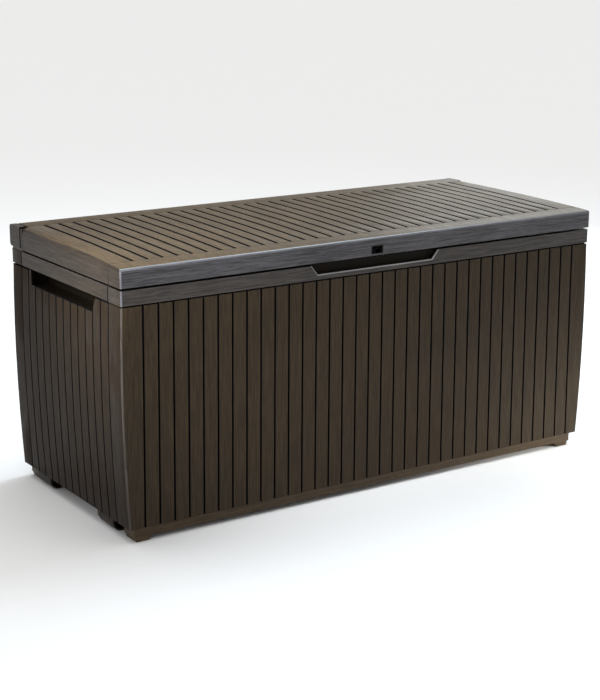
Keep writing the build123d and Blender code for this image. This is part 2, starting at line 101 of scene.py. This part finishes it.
def noise(tree, scale, detail=4.0, rough=0.55, distortion=0.0):
    node = add(tree, "ShaderNodeTexNoise", Scale=1.0, Detail=detail, Roughness=rough, Distortion=distortion)
    tree.links.new(stretched(tree, scale), node.inputs["Vector"])
    return node.outputs["Fac"]


def blend(tree, *weighted):
    """Weighted sum of factors."""
    total = None
    for factor, weight in weighted:
        node = add(tree, "ShaderNodeMath", operation="MULTIPLY_ADD")
        tree.links.new(factor, node.inputs[0])
        node.inputs[1].default_value = weight
        node.inputs[2].default_value = 0.0
        if total is not None:
            tree.links.new(total, node.inputs[2])
        total = node.outputs[0]
    return total


def ramp(tree, factor, stops):
    node = add(tree, "ShaderNodeValToRGB")
    elements = node.color_ramp.elements
    while len(elements) < len(stops):
        elements.new(0.5)
    for element, (place, colour) in zip(elements, stops):
        element.position = place
        element.color = (*colour, 1.0)
    tree.links.new(factor, node.inputs["Fac"])
    return node.outputs["Color"]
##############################
EXERCISE INSTRUCTIONS
Write the listing out again, exactly as it reads.

RESPONSE TO THE TASK
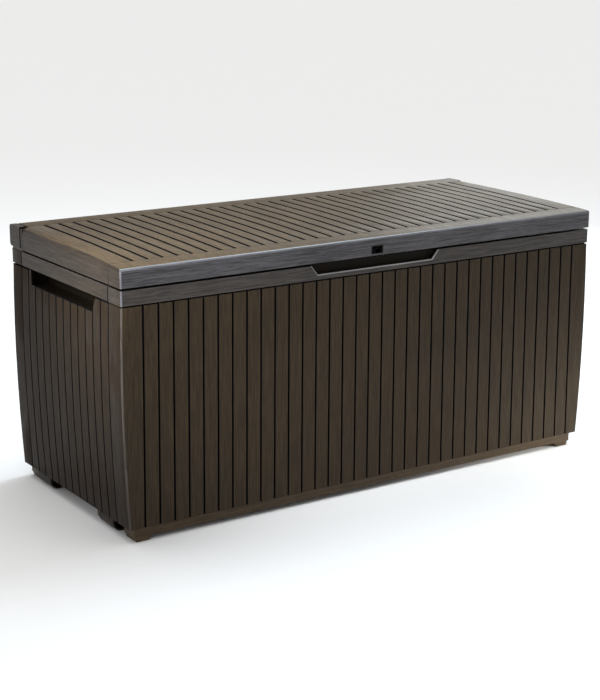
Keep writing the build123d and Blender code for this image. This is part 2, starting at line 101 of scene.py. This part finishes it.
def noise(tree, scale, detail=4.0, rough=0.55, distortion=0.0):
    node = add(tree, "ShaderNodeTexNoise", Scale=1.0, Detail=detail, Roughness=rough, Distortion=distortion)
    tree.links.new(stretched(tree, scale), node.inputs["Vector"])
    return node.outputs["Fac"]


def blend(tree, *weighted):
    """Weighted sum of factors."""
    total = None
    for factor, weight in weighted:
        node = add(tree, "ShaderNodeMath", operation="MULTIPLY_ADD")
        tree.links.new(factor, node.inputs[0])
        node.inputs[1].default_value = weight
        node.inputs[2].default_value = 0.0
        if total is not None:
            tree.links.new(total, node.inputs[2])
        total = node.outputs[0]
    return total


def ramp(tree, factor, stops):
    node = add(tree, "ShaderNodeValToRGB")
    elements = node.color_ramp.elements
    while len(elements) < len(stops):
        elements.new(0.5)
    for element, (place, colour) in zip(elements, stops):
        element.position = place
        element.color = (*colour, 1.0)
    tree.links.new(factor, node.inputs["Fac"])
    return node.outputs["Color"]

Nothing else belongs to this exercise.